Just to be clear; would you be sharding the object type or would these additional types be a result of normalisation?
My 2¢
- What is the requirement for timeliness? Large, single entities can take a while to update.
- Does the information across the (potential) multiple object types update asynchronously? If so, normalisation can make sense to split the load
- How much of the data is consumed in the use case? If it’s a case of only a historical aggregate + last 30 days, you can consider an incremental approach with a metadata object. Two columns with the aggregate + the rows aggregated over is much quicker to bring up to date, than rolling the entire thing every time.
- Profile the workload – if no use case is using a large part of these columns, a split makes sense.
- Performance: Some caching, compression and dictionary reuse is lost when working with extremely large objects. That said, for simple aggregations, Workshop’s front end transforms can be surprisingly quick. TS aggregations over large datasets often run into memory issues.
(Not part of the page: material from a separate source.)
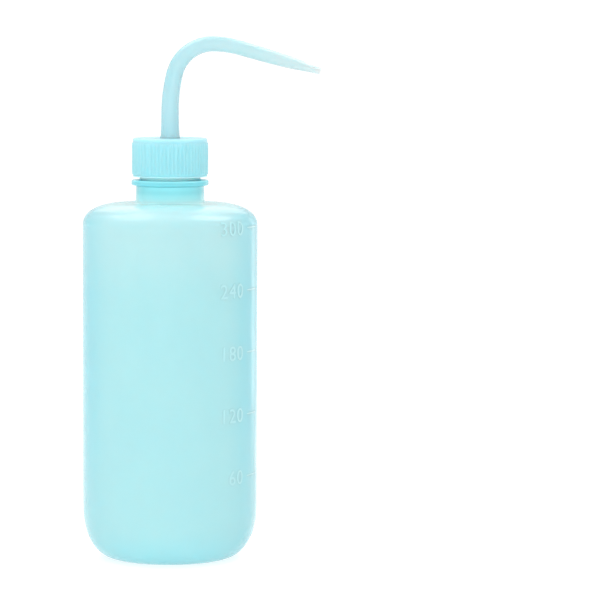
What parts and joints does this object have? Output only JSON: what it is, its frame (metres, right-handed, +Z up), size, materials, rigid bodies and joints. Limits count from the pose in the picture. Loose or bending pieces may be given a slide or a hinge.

- Pricing: I believe that in sparse tables, nulls are still stored in source and metadata, which could end up costing more. You usually also pay for deserialisation of the columns you’re not using. Compute would likely be 2-3x higher, as each write touches many more columns.
It’s very hard to provide general rules about this, as normalising too much has it’s own problems (e.g. duplication-issues), and handling 10 objects is easier than handling 100.
If you’re looking for something more specific, some details on your use case would be helpful.